A Comissão da Criança e do Adolescente da seção Paraná da Ordem dos Advogados do Brasil (OAB-PR) está reivindicando junto ao Tribunal de Justiça a criação de uma vara especializada para atender crimes contra a criança e o adolescente. O pedido é reforçado por uma pesquisa realizada por estudantes do curso de Direito da Pontifícia Universidade Católica do Paraná (PUCPR), que mostrou que os processos se perdem em meio aos demais, ao contrário do que prevê o Estatuto da Criança e do Adolescente (ECA), que exige prioridade.
Atualmente, 67,41% deles ainda estão em fase de diligência e 2,24% foram arquivados porque os crimes foram prescritos. Esses números ganham uma amplitude maior hoje, pois é o Dia Nacional de Combate ao Abuso e à Exploração Sexual Infantil, um dos principais crimes praticados contra este grupo.
A pesquisa foi feita no segundo semestre de 2005 nas 11 varas criminais de Curitiba. A coordenadora do estudo, a professora Jimena Aranda, disse que a primeira dificuldade dos estudantes foi encontrar os processos, porque eles não estavam destacados dos demais. O dado já revela que a celeridade exigida pelo ECA não está sendo cumprida, pois os documentos nem estavam identificados. Um caso citado por ela ilustra bem o problema. Demorou de 1992 a 2002 até que fosse dada a sentença a um pai que estuprou suas três filhas.

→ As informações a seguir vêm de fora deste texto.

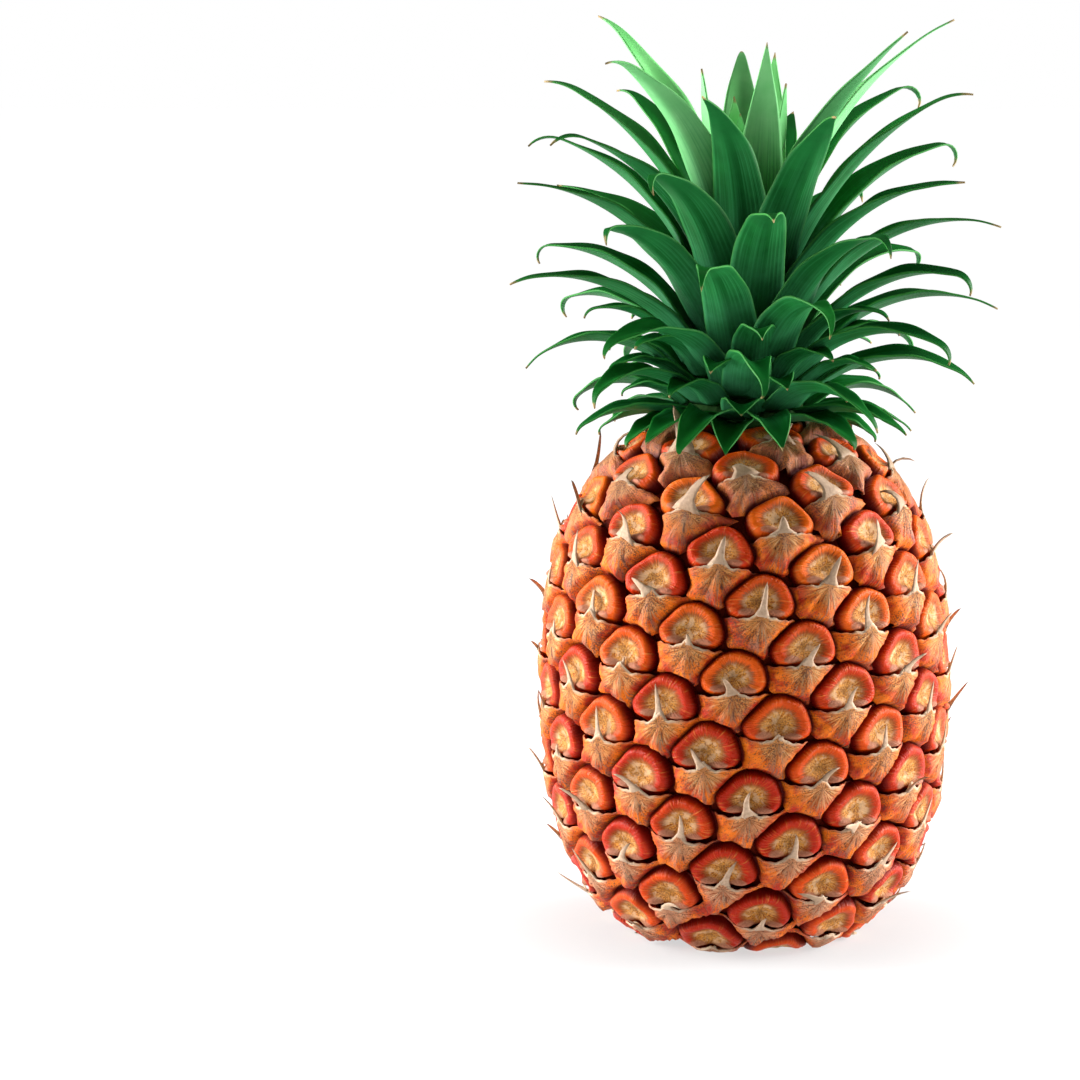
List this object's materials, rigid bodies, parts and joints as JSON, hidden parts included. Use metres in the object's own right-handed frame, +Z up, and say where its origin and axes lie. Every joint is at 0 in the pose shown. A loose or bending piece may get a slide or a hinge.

Durante a pesquisa foram encontrados 99 processos: desses, 67% ainda estavam em fase de diligência, ou seja, o Ministério Público mandou de volta para a delegacia porque faltam provas consistentes para fazer a denúncia. ?A situação é preocupante?, comenta a presidente da Comissão da Criança e Adolescente da OAB-PR, Márcia Veloso. Segundo ela, o dado mostra a falta de prioridade em relação aos crimes contra crianças e também que é difícil conseguir provas, porque a situação acontece no seio familiar. ?Algumas vezes o criminoso é quem sustenta a casa. Então a mãe acha melhor esquecer?, diz Márcia. Além disso, 2,24% dos processos foram arquivados porque prescreveram, 2,24% estavam em fase de defesa prévia e 25% em fase de sentença.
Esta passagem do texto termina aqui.